Houdini and Yoda climb on Ben Kilham - Photo by Robert Caputo
by Robert Caputo

Most people would be rather put off by this, but then most people don't have the relationship with bears that Kilham does. He lowered his head and began chomping on some Indian cucumber that had pushed up though the litter on the forest floor. The cubs stuck their noses in his mouth and took a good whiff. Then they hunted around for the same plant, and they began eating it, too.

They've never eaten Indian cucumber before," Kilham said. "They've walked right past it a hundred times without knowing it was food. They had to learn that it was food--somebody had to teach them."

Because these two black bear cubs are orphans, that somebody was Kilham. Most of us do everything we can to avoid running into bears when we're out in the woods. Not Kilham. He may be two-legged, smell different and not be nearly hairy enough to actually be a bear, but to Yoda and Houdini, those two black balls of energy and fur, Kilham is Mom. And they are his children.

Their special relationship started on a cold winter's day in March. John O'Brien '67, a local forester, was surveying the progress of a logging operation on Moose Mountain when he heard a strange noise.

"It was something I'd never heard before, kind of a cross between a hawk and a baby animal," O'Brien said later. "I didn't pay much attention at first, but it persisted, so I thought I'd better have a look. I worked my way into a thicket and got close enough to see two tiny little cubs wrapped up in each other's arms on the lip of a den. I thought I'd better leave because their mama must be around somewhere and ought to be coming back."

But she did not come back. Late in the day, worried about the cubs and the approaching cold of night, O'Brien called Kilham, who is widely known as "the bear man" around Lyme, N.H., where he lives with his wife, Debra, and sister, Phoebe '75. Kilham was quickly on the spot.

"From the lack of tracks and the state of the cubs, it was obvious that Mom had not been around for several days," Kilham explained. "The cubs were probably about five weeks old, but weighed less than four pounds. They should have weighed six or seven. They were hugging each other, trying to keep warm.
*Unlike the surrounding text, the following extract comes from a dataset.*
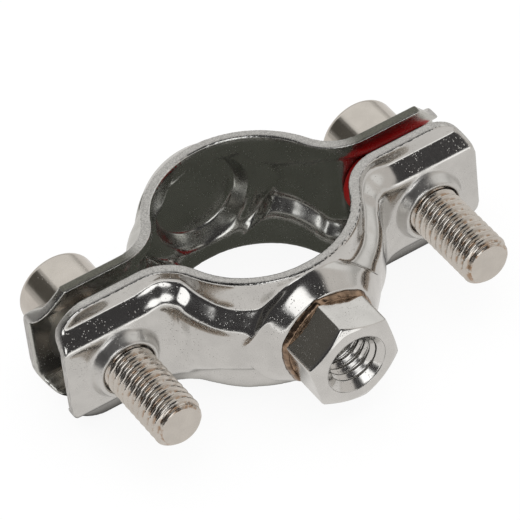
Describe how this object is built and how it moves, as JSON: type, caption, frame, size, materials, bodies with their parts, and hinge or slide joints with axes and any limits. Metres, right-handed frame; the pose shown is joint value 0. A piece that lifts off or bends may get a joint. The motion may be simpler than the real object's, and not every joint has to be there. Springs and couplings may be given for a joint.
{
  "type": "two-screw pipe clamp",
  "caption": "Two-piece stamped metal clamp that grips a pipe between channel-shaped halves, with two screws through its ears and a threaded boss for a hanging rod.",
  "frame": {"origin": "centre of the pipe bore, at half the height of the band", "axes": "+Z along the pipe, +X along the ears to the right, -Y to the welded nut and the screw tips, +Y to the screw heads"},
  "size_m": [0.0528, 0.0336, 0.0164],
  "materials": {
    "polished_sheet": "mirror-polished stainless sheet with sheared grey edges",
    "nut_steel": "bright machined steel nut, lightly polished flats",
    "weld_tint": "rippled weld with a brown and gold heat tint",
    "red_plastic": "smooth bright red plastic",
    "screw_steel": "bright steel with a warm nickel tone on the thread"
  },
  "bodies": {
    "front_half": {"front_shell": "polished_sheet", "weld_nut": "nut_steel", "weld_bead": "weld_tint"},
    "rear_half": {"rear_shell": "polished_sheet", "ear_spacer": "red_plastic"},
    "left_screw": {"left_screw": "screw_steel"},
    "right_screw": {"right_screw": "screw_steel"}
  },
  "joints": [
    {"name": "clamp_opening", "type": "slide", "parent": "front_half", "child": "rear_half", "axis": [0, 1, 0], "range_m": [0, 0.01]},
    {"name": "right_screw_turn", "type": "hinge", "parent": "rear_half", "child": "right_screw", "pos_m": [0.01945, 0, 0], "axis": [0, 1, 0], "range_deg": [0, 3600.1]},
    {"name": "left_screw_turn", "type": "hinge", "parent": "rear_half", "child": "left_screw", "pos_m": [-0.01945, 0, 0], "axis": [0, 1, 0], "range_deg": [0, 3600.1]}
  ],
  "couplings": [
    {"joint": "right_screw_turn", "follows": "clamp_opening", "rad_per_m": 6283.2},
    {"joint": "left_screw_turn", "follows": "clamp_opening", "rad_per_m": 6283.2}
  ]
}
I don't think they would have made it through another night."

Houdini, Yoda, and Kilham in a straw-filled den - Photo by Robert Caputo
Kilham gets orphaned black bear cubs Houdini and Yoda settled into new quarters. Their straw-filled den is inside a pen Kilham built on his property outside Lyme, N.H. Photo by Robert Caputo

Black bears are extremely good mothers, and only an imminent threat to their own lives will make them abandon their young. A logging crew had been working in the area near the den for a week. Because of the snow and thick undergrowth, the den was impossible to see, and a mechanical harvester had backed right up to it. The racket, diesel exhaust and looming tires had made the cubs' mother flee for her life. The crew had never heard or seen a thing, and if O'Brien hadn't happened to walk nearby that day, the cubs would have frozen to death.

"It's not common for bear cubs to be orphaned," Kilham said. "But it's not unknown, either. They're abandoned or a car or something kills their mother. There are probably 150 or so in the country each year--those are the ones that are found."

Kilham's first order of business was to get the two little cubs warm and fed. He wrapped them up and took them home, where he could look after them. Bottle training was not a problem--the little guys devoured the formula he made up for them and then snuggled contentedly into his blankets for much-needed sleep. The Kilham family's house overlooks the picturesque green in the center of Lyme, and it is no stranger to orphaned animals. Kilham's father taught microbiology and medical history at nearby Dartmouth College, and both he and his physician wife had a passion for helping crippled and abandoned animals.

"We had owls with injured feet, red-tailed hawks, prairie falcons, ravens, crows, raccoons, ferrets, a fox--there were always animals wandering around the house," Kilham told me. "We even had a young beaver that kept trying to dam up the toilet."